Pointer access. If data is accidentally written to the pointer, it's not a memory corruption, but a null pointer dereference. Such an error is detected and corrected more quickly. The same thing happens when reading data from a pointer.

Double-free. Zeroing the pointer protects against errors when the buffer is freed again. However, the benefits aren't as clear as they first appear. Let's look at the code that contains the error:

float *ptr1;
char *ptr2;
....
free(ptr1);
ptr1 = NULL;
....
free(ptr1);  // the ptr2 variable should have been used here
ptr2 = NULL;

A programmer made a typo: instead of writing ptr2, they used the ptr1 pointer to free memory again. Due to zeroing the ptr1 pointer, nothing happens when you free it again. The code is protected from the double-free error. On the other hand, zeroing the pointer hides the error deeper. There's a memory leak that can be difficult to detect.

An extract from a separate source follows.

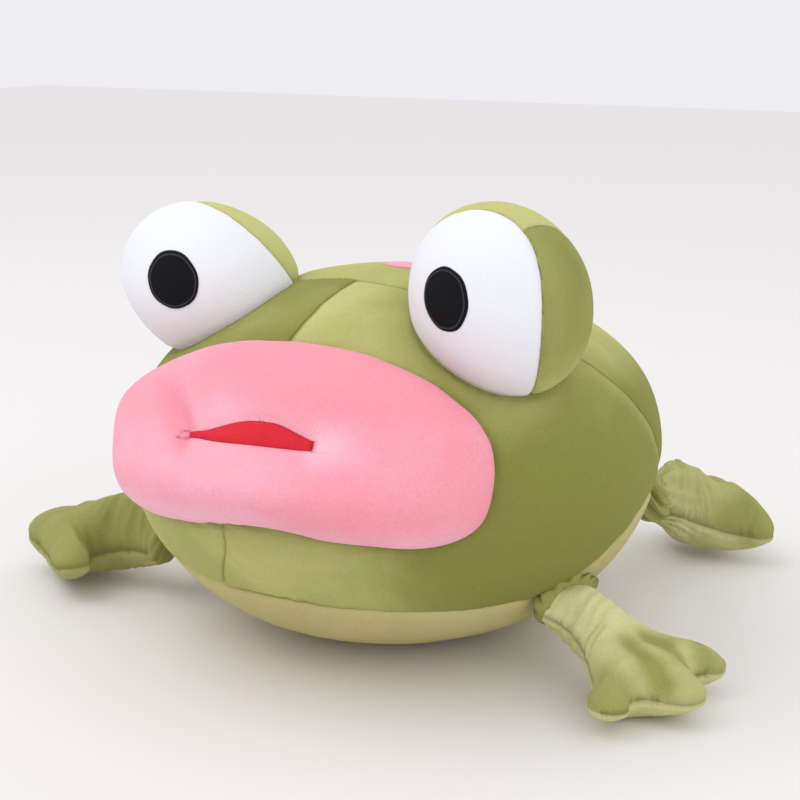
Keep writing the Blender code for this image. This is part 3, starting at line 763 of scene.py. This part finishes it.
lips = lips_form(lips_segments, lips_rings)
points, normals = places(lips), directions(lips)
lining_verts = {vert for face in lips.faces if face.material_index for vert in face.verts}
edge_spots = np.array([vert.co for vert in lining_verts
                       if any(not face.material_index for face in vert.link_faces)])
from_mouth = np.array([np.min(np.linalg.norm(edge_spots - point, axis=1)) for point in points])
in_mouth = np.array([vert in lining_verts for vert in lips.verts])
over_body = body_skin.outside(points)
drawn_in = valley(from_mouth, mouth_seam_depth, mouth_seam_reach)
drawn_in = np.maximum(np.where(in_mouth, mouth_seam_depth - 0.15 * from_mouth, drawn_in),
                      join_valley(over_body))
corners = [edge_spots[np.argmin(edge_spots[:, 0])], edge_spots[np.argmax(edge_spots[:, 0])]]
nap_and_painted_light = lips_nap * soft_noise(points, lips_nap_length, 36)
creases = zip(corners, (-1, 1), corner_crease_depths, corner_crease_slopes, corner_crease_painted_light)
for corner, way, crease_depth, crease_slope, crease_painted_light in creases:
    beyond = (points[:, 0] - corner[0]) * way
    beside = points[:, 2] - corner[2] - crease_slope * np.maximum(beyond, 0)
    crease = smooth_step((beyond + 0.01) / 0.015) * smooth_step(1 - beyond / corner_crease_length)
    front = smooth_step((-points[:, 1] - 0.15) / 0.02)
    fold = crease * np.exp(-(beside / corner_crease_width) ** 2) * front
    drawn_in = drawn_in + crease_depth * fold
    # Painted shade darkens the deep crease past the mouth's -X corner; painted light lightens the fold past
    # the +X corner.
    nap_and_painted_light = nap_and_painted_light - crease_painted_light * fold
raised = sum(height * soft_noise(points, length, seed) for height, length, seed in lips_lumps)
rim_spin = np.arctan2(points[:, 2] - lips_height, points[:, 0]) * lips_half_height * 1.6
raised += puckers(rim_spin, over_body, 33, lips_pucker_height, lips_pucker_reach)
mouth_spin = np.arctan2(points[:, 2] - edge_spots[:, 2].mean(), points[:, 0] - edge_spots[:, 0].mean())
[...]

Defensive programming is criticized because of such cases (masking errors, replacing one error with another). It's a big topic, and I'm not ready to dive into it. However, I think it's a right thing to warn you about the downsides of defensive programming.

What's the best way to proceed if you decide to zero out pointers after freeing memory?

Let's start with the dangerous way:

#define FREE_AND_CLEAR(ptr) do { \
  free(ptr); \
  ptr = NULL; \
} while(0)

The macro isn't designed to be used this way:

int **P = ....;
for (....)
  FREE_AND_CLEAR(*P++);

One pointer is freed and the next pointer is zeroed out. Let's polish the macro:

#define FREE_AND_CLEAR(ptr)  do { \
  void **x = &(ptr); \
  free(*x); \
  *x = NULL; \
} while(0)

It does the trick, but frankly, this kind of macro isn't my jam. I'd rather explicitly zero out the pointer:

int **P = ....;
for (....)
{
  free(*P);
  *P = NULL;
  P++;
}

The code above is too long, I don't like it as well. There's no macro magic, though. I don't like macros. The fact that the code is so long and ugly is a good reason to consider rewriting it. Is it really necessary to iterate through and release pointers in such a clumsy way? Perhaps we could make the code more elegant. This is a good reason to do some refactoring.